Sometimes You Need to Go Where the Action is
By Eliza McGraw

Horses and books are my two primary preoccupations. I love books about horses, and I love racing libraries. The Library of Congress, where I do a lot of my research, has extensive holdings of racing racing materials but sometimes you need to go where the action is. I divide racing libraries into two categories: the ones I know well, and the ones I want to go to.
In very horsey Middleburg, Virginia, on the same campus that houses the editorial offices of The Chronicle of the Horse, is the National Sporting Library, or NSL. For racing scholars (or just interested readers), the NSL has extensive, unique collections like the Woolums Collection, which consists of over 3,000 stud books, periodicals, and reference works on 20th century Thoroughbred racing. The NSL’s website says that, “Margaret (Sissy) Woolums was one of the world’s experts on pedigrees and she had amassed a library that included stud books from more than 38 countries worldwide where Thoroughbreds are bred and raced.” The Library also offers a fellowship for scholars and writers–last winter, I worked one afternoon next to someone writing about equestrian fashion.
I’ve done a lot of research at the NSL–antique riding manuals, horse taming, stable management–and it’s one of the most pleasant places to work I can imagine. There is equestrian art on the walls, the stacks are accessible, and there are comfortable chairs in well-lit corners, as if you are being hosted at the gracious weekend house of a particularly literate rider. Inasmuch as I rely upon the astounding online resources of the Daily Racing Form (as a side note, check out this video on the preservation process at DRF), and the many New York papers maintained at Fulton History, I love to turn the flapping, oversized pages of actual turf papers. For me, reading about a horse like the 1920s-era racing giant Exterminator in the same way his fans would have makes the writing that much more vivid, and the collection of the NSL has allowed me to do this.

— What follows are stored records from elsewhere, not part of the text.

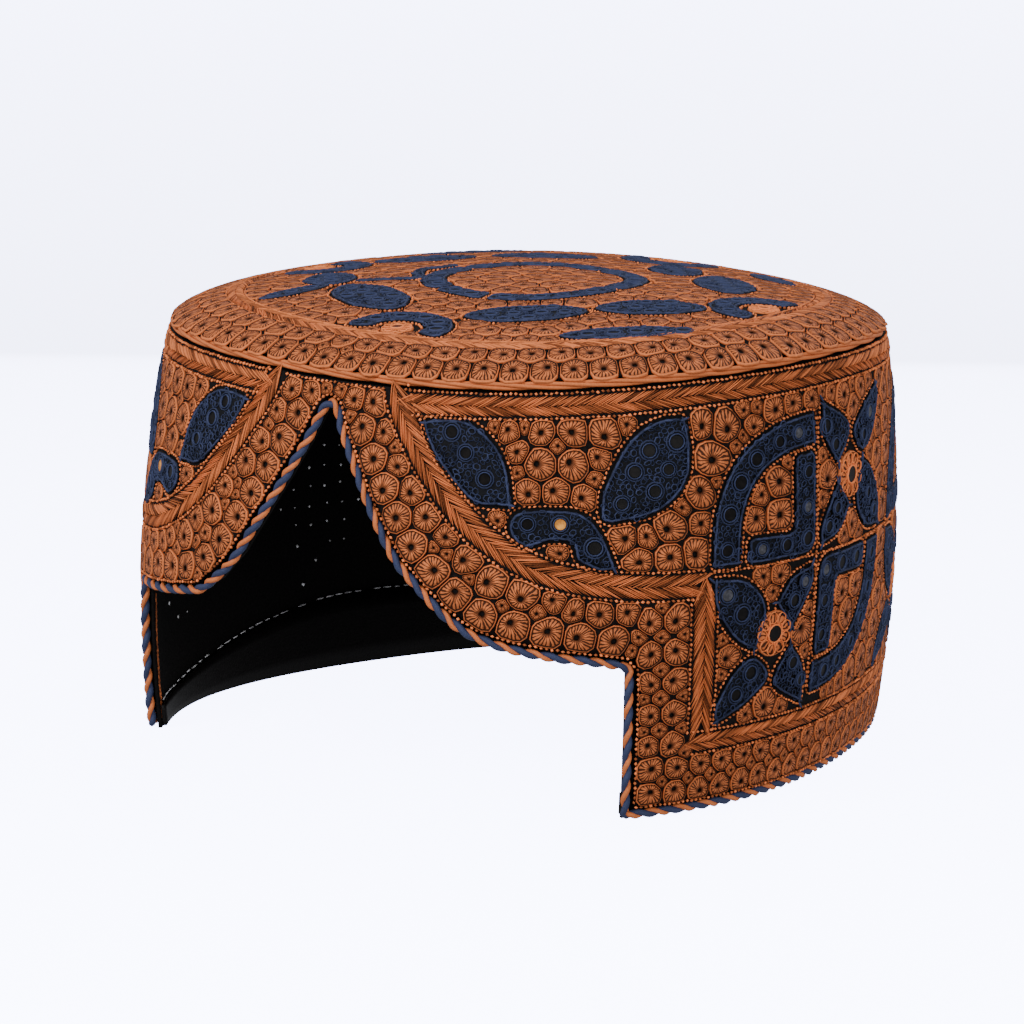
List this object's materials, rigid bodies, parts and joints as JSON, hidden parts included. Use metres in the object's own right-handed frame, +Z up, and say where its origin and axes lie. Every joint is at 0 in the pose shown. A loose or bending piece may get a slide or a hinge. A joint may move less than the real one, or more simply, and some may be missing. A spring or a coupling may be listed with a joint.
{
  "type": "sindhi cap",
  "caption": "Round embroidered cloth cap: slightly domed crown, upright wall cut away in front into two lobes that meet at a point, corded edges, dark lining and satin sweatband.",
  "frame": {"origin": "under the middle of the cap's box, on the surface that the foot stands on", "axes": "+Z up from the foot to the crown, -Y towards the opening in front, +X towards the right of someone who looks at the front"},
  "size_m": [0.191, 0.2, 0.1196],
  "materials": {
    "orange_stitching": "matt embroidery thread",
    "brown_cord": "matt two-ply cord",
    "two_colour_cord": "matt twisted cord, navy and brown",
    "black_lining": "matt woven cloth",
    "black_satin": "soft satin sheen",
    "navy_stitching": "matt looped thread"
  },
  "bodies": {
    "root": {"crown": "orange_stitching", "side_wall": "orange_stitching", "rim_cord": "brown_cord", "edge_cord": "two_colour_cord", "wall_lining": "black_lining", "sweatband": "black_satin", "lobe_right_leaf_upper": "navy_stitching", "lobe_right_leaf_side": "navy_stitching", "lobe_right_bar": "navy_stitching", "lobe_left_leaf_upper": "navy_stitching", "lobe_left_leaf_side": "navy_stitching", "lobe_left_bar": "navy_stitching", "medallion_1_frame_upper": "navy_stitching", "medallion_1_flower_upper": "navy_stitching", "medallion_1_frame_lower": "navy_stitching", "medallion_1_flower_lower": "navy_stitching", "medallion_2_frame_upper": "navy_stitching", "medallion_2_flower_upper": "navy_stitching", "medallion_2_frame_lower": "navy_stitching", "medallion_2_flower_lower": "navy_stitching", "medallion_3_frame_upper": "navy_stitching", "medallion_3_flower_upper": "navy_stitching", "medallion_3_frame_lower": "navy_stitching", "medallion_3_flower_lower": "navy_stitching", "medallion_4_frame_upper": "navy_stitching", "medallion_4_flower_upper": "navy_stitching", "medallion_4_frame_lower": "navy_stitching", "medallion_4_flower_lower": "navy_stitching", "medallion_5_frame_upper": "navy_stitching", "medallion_5_flower_upper": "navy_stitching", "medallion_5_frame_lower": "navy_stitching", "medallion_5_flower_lower": "navy_stitching", "crown_crescent_front": "navy_stitching", "crown_crescent_right": "navy_stitching", "crown_crescent_back": "navy_stitching", "crown_crescent_left": "navy_stitching", "crown_leaf_1": "navy_stitching", "crown_leaf_2": "navy_stitching", "crown_leaf_3": "navy_stitching", "crown_leaf_4": "navy_stitching", "crown_leaf_5": "navy_stitching", "crown_leaf_6": "navy_stitching", "crown_leaf_7": "navy_stitching", "crown_leaf_8": "navy_stitching", "crown_thin_leaf_right": "navy_stitching", "crown_thin_leaf_back": "navy_stitching", "crown_thin_leaf_left": "navy_stitching", "crown_thin_leaf_front": "navy_stitching", "crown_ring_1": "navy_stitching", "crown_ring_2": "navy_stitching", "crown_ring_3": "navy_stitching", "crown_ring_4": "navy_stitching", "crown_ring_5": "navy_stitching"}
  },
  "joints": []
}
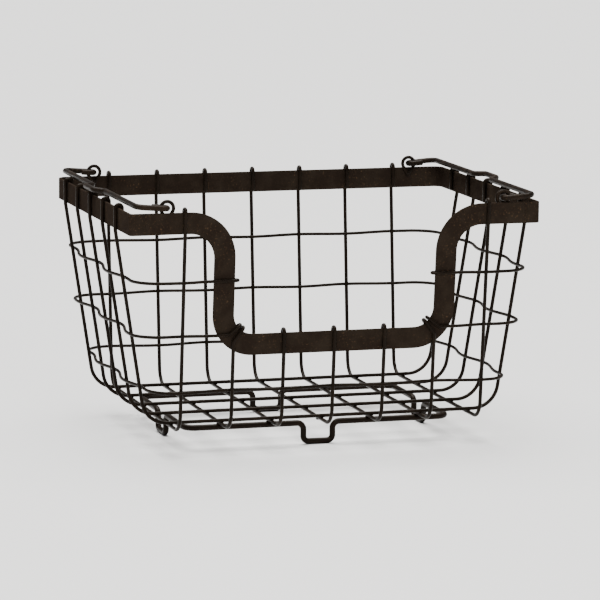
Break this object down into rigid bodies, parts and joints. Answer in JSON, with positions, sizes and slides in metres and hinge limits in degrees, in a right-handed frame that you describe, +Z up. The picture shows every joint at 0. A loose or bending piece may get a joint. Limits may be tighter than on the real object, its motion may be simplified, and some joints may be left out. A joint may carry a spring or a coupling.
{
  "type": "wire basket",
  "caption": "Rectangular wire basket with leaning walls, a scooped front strip, folding side handles and a stacking foot frame.",
  "frame": {"origin": "centre of the outer box at ground level, under the feet", "axes": "+Z up, +X to the basket's right seen from the front, front with the scoop faces -Y"},
  "size_m": [0.3332, 0.2397, 0.1995],
  "materials": {
    "strip": "dark bronze paint with rusty-brown speckle, satin",
    "wire": "near-black bronze paint, satin",
    "handle": "dark bronze paint rubbed lighter, satin"
  },
  "bodies": {
    "basket": {"rim_band": "strip", "scoop_band": "strip", "front_back_wire_1": "wire", "front_back_wire_2": "wire", "front_back_wire_3": "wire", "front_back_wire_4": "wire", "front_back_wire_5": "wire", "front_back_wire_6": "wire", "front_back_wire_7": "wire", "side_wire_1": "wire", "side_wire_2": "wire", "side_wire_3": "wire", "side_wire_4": "wire", "side_wire_5": "wire", "woven_wire_upper": "wire", "woven_wire_middle": "wire", "woven_wire_lower_left": "wire", "woven_wire_lower_right": "wire", "handle_eye_front_left": "handle", "handle_eye_back_left": "handle", "handle_eye_front_right": "handle", "handle_eye_back_right": "handle", "foot_frame": "wire"},
    "left_handle": {"handle_left": "handle"},
    "right_handle": {"handle_right": "handle"}
  },
  "joints": [
    {"name": "left_handle_hinge", "type": "hinge", "parent": "basket", "child": "left_handle", "pos_m": [-0.133, 0, 0.1934], "axis": [0, 1, 0], "range_deg": [0, 160]},
    {"name": "right_handle_hinge", "type": "hinge", "parent": "basket", "child": "right_handle", "pos_m": [0.133, 0, 0.1934], "axis": [0, -1, 0], "range_deg": [0, 160]}
  ]
}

The NSL also houses an art collection featuring works by equestrian artists like George Stubbs and Edward de Troye, and the gallery is the perfect destination after a day spent reading about horses.
In Prince George’s County, Maryland, near the Bowie Training Center, training center, is a big, modern, public library. It looks much like any suburban American library–audiobooks, DVDs, carrels, computers–but it contains the Selima Room, which is entirely devoted to material about horse racing. You don’t have to reserve time or produce credentials; you just ask the upstairs librarian if he or she will unlock the door for you. It’s an unassuming space, with wide research tables on which to spread out files. The room is lined with shelves containing horse books and has a particularly comprehensive selection of material concerning Maryland racing. There are two file cabinets stuffed with Preakness programs, articles about the old Havre de Grace racetrack, and information on great racehorses, particularly Marylanders like Challedon.
The name of the room, the library’s website says, “takes its name from Selima, an English mare imported to Maryland in the 1750’s, who once roamed and grazed the grounds where the Bowie Branch Library, home of the Selima Room, now stands. This collection is one of the very few horse racing and breeding libraries housed in a public library in this country and perhaps in the world.” Selima was a daughter of the Godolphin Arabian, and her dam was by Hobgoblin. Her European heritage symbolized the type of Thoroughbreds early Marylanders prided themselves on.
Now for a place I’d love to go: the library at Keeneland. I’ve never been there, but the librarians there have helped me over the years, sending me packets of xeroxes culled from their collections. According to its website, the Keeneland Library “serves as one of the world’s largest repositories of information related to the Thoroughbred, housing more than 15,000 volumes of books and journals, 250,000 photographic negatives, thousands of newspaper articles and 1,500 videocassettes documenting sales and racing at Keeneland and other tracks.” Librarians at the John A. Morris Research Library at the National Museum of Racing and Hall of Fame in Saratoga have been similarly helpful to me with articles and book chapters. There, over 15,000 photographs are housed, as well as special collections, including scrapbooks compiled by Seabiscuit owner Charles Howard and his family. The NMR also has the Ed Hotaling collection and a series of photographs taken by turf writer Charles Hatton.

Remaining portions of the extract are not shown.